Malam sehabis hujan, udara agak basah tapi hawa tak terlampau lengas. Sebuah rumah kecil, yang semua lampunya di dalam maupun luar bercahaya kekuningan, di dekat pertigaan itu masih membuka jendela di loteng. Kebetulan nyamuk tak banyak.
Jendela bisa menjadi kemewahan saat ini, apalagi di permukiman padat yang tembok samping rumah saling menempel, hanya menyisakan celah untuk tetesan air hujan yang mengakibatkan tembok lembap berjamur.
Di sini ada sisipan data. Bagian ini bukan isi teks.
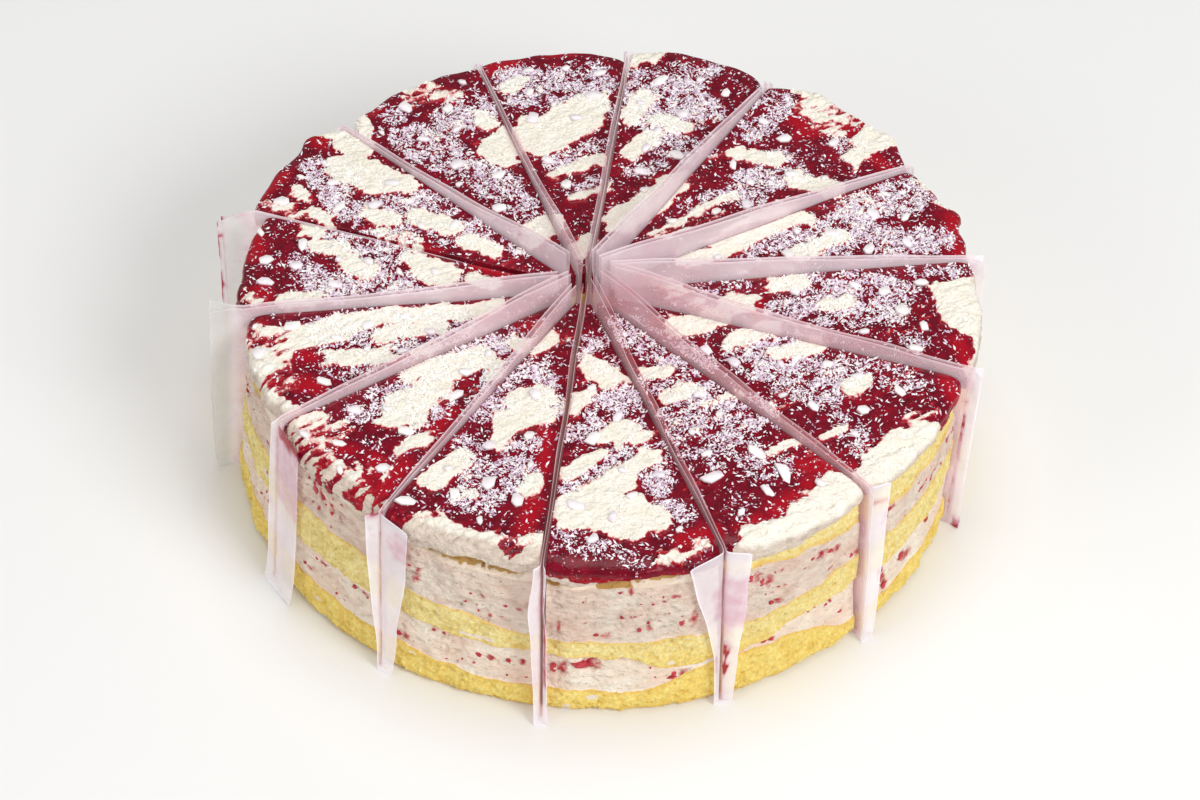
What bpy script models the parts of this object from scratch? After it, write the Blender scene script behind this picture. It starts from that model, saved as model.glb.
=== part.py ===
"""Strawberry shortcake: a round layered cream cake in fourteen portions, with a folded paper in every cut.

Metres, +Z up. The origin is the middle of the cake's flat underside, and the front of the cake faces -Y.
Angles are in degrees, counter-clockwise seen from above, from +X.
"""

import math
import random

import bmesh
import bpy
from mathutils import Matrix, Vector, noise
from mathutils.bvhtree import BVHTree

MM = 0.001

# The whole cake
CAKE_RADIUS = 133 * MM
CAKE_HEIGHT = 75.5 * MM
CUTS_MEET = Vector((-4.0 * MM, 1.3 * MM, 0.0))
SLIT_HALF = 1.15 * MM
TIP_LENGTH = 3.2 * MM
FOOT_INSET = 1.4 * MM
FOOT_HEIGHT = 3.0 * MM
RIM_DROP = 3.4 * MM
RIM_WIDTH = 7.0 * MM
BACK_RIM_DROP = 1.2 * MM
BACK_RIM_WIDTH = 4.0 * MM

# Each cut's angle at the rim, the front one first. Portion 1 lies between the first two.
CUT_ANGLES = (
    262.6, 289.5, 314.6, 342.6, 368.3, 390.7, 420.7,
    445.2, 470.4, 497.5, 522.0, 546.5, 571.7, 596.4,
)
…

Di permukiman padat saling menempel, hanya ada jendela di depan rumah, karena tembok belakang pun saling menempel dengan rumah tetangga.
Ini masalah arsitektural, tapi pasti ada solusinya. Namun menjadi repot jika setiap rumah punya anak lebih dari seorang, apalagi yang tinggal di sana bukan hanya keluarga inti.
Mencontoh rumah-rumah kecil sempit di luar negeri dari Pinterest, terutama Jepang, belum tentu layak terap di Indonesia. Apalagi meniru rumah Nordik yang dingin dengan atap kaca, takkan cocok di kota-kota pantai Indonesia.
Memang untuk cahaya bagi perumahan rapat ada solusinya, berupa atap bening di atap. Tapi soal jalur aliran udara dan sekaligus cahaya yang bernama jendela itu bukan soal mudah.
4 Comments
di Jerman ada aturan bahwa bangunan harus ada jendel dan cahaya bisa masuk.. makanya kalo ada gedung-gedung tinggi sudah diperkirakan untuk tidak mengganggu cahaya masuk ke bangunan lainnya..
Di sini KPUPR punya hitungan luasan jendela maupun sirkulasi dan ada panduannya. Masalahnya info itu nggak sampai ke rakyat.
Soal lain, di Indonesia IMB di perkampungan dan kompleks, yang jauh dari jalan utama, sering diabaikan. Renovasi dan bangun rumah pada nggak ngurus IMB.
Beruntunglah saya dan keluarga, hidup di kampung yang tidak terlalu padat permukimannya sehingga jendela pun menjadi hal biasa, bukan kemewahan.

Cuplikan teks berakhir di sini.